Commercial Assistance Sample Clauses

The Commercial Assistance clause outlines the obligations of one party to provide support or resources to the other party in order to facilitate the commercial success of a product or service. This may include activities such as marketing support, sharing market intelligence, or assisting with introductions to potential customers or partners. By clearly defining the scope and nature of the assistance to be provided, this clause helps ensure both parties understand their roles in promoting the commercial objectives of the agreement and reduces the risk of misunderstandings regarding support expectations.
POPULAR SAMPLE Copied 5 times
Commercial Assistance. After the date hereof until the expiration of the term of the Transition Services Agreement, the Company shall, and shall cause the Company’s Affiliates to, provide to Purchaser Sub, and shall use commercially reasonable efforts to cause its and their respective representatives to provide to Purchaser Sub, all commercially reasonable cooperation and assistance reasonably requested by Purchaser Sub in connection with Purchaser Sub’s negotiation and execution of the license agreements set forth on Section 6.20 of the Company Disclosure Schedules and the negotiation and execution of license agreements for the third-party software and information technology systems set forth on Section 1.2(n) of the Company Disclosure Schedules, and agrees not to enforce any exclusivity covenants with respect to the proposed counterparties to such agreements.

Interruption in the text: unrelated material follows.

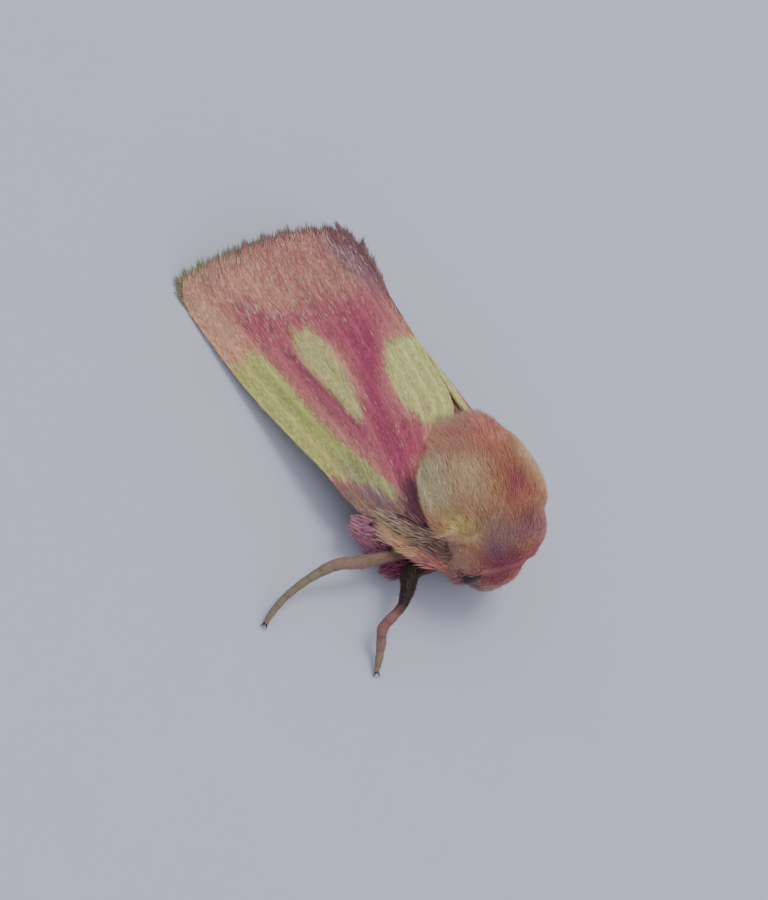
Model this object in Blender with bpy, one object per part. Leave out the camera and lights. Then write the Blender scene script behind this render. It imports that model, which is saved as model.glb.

Commercial Assistance. After the date hereof until the expiration of the term of the Transition Services Agreement, Parent shall, and shall cause Parent’s Affiliates to, provide to Buyer, and shall use commercially reasonable efforts to cause its and their respective Representatives to provide to Buyer, all commercially reasonable cooperation and assistance reasonably requested by Buyer in connection with Buyer’s negotiation and execution of the license agreements set forth on Section 5.15 of the Disclosure Schedules, and agrees not to enforce any exclusivity covenants with respect to the proposed counterparties to such agreements.